A Safety Net With Holes — and How to Patch Them

No system is flawless — but every failure should be reported. GamStop processes millions of identity checks across hundreds of operators, and the overwhelming majority work as intended. The system blocks access, suppresses marketing, and provides the enforced pause that self-excluded individuals need. When it works, it is invisible — you simply cannot get in, and the question never arises.

When it does not work, the response matters as much as the failure. Reporting a breach creates an audit trail that the Gambling Commission can act on. It alerts GamStop to potential data-matching weaknesses. It puts operators on notice that compliance lapses have consequences. And it contributes to the gradual improvement of a system that, while imperfect, represents the most comprehensive online self-exclusion framework in any regulated gambling market.

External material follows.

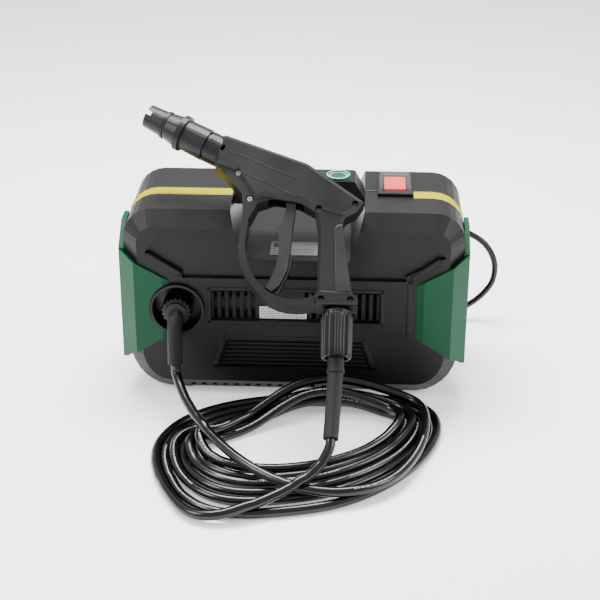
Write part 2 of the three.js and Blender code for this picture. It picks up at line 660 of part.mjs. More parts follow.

From a personal protection standpoint, there are measures you can take to reduce the likelihood of a GamStop failure affecting you. Provide as much data as possible at registration — multiple addresses, emails, and phone numbers. Keep your GamStop records updated when your personal details change. And consider layering additional protection on top of GamStop: device-level blocking through Gamban, banking restrictions on gambling transactions, and the support of organisations like GamCare and BeGambleAware.

GamStop is the primary line of defence, but it was never designed to be the only one. The strongest protection comes from treating it as one component of a broader strategy — a strategy in which every layer compensates for the others’ limitations, and every failure is met not with resignation but with a report.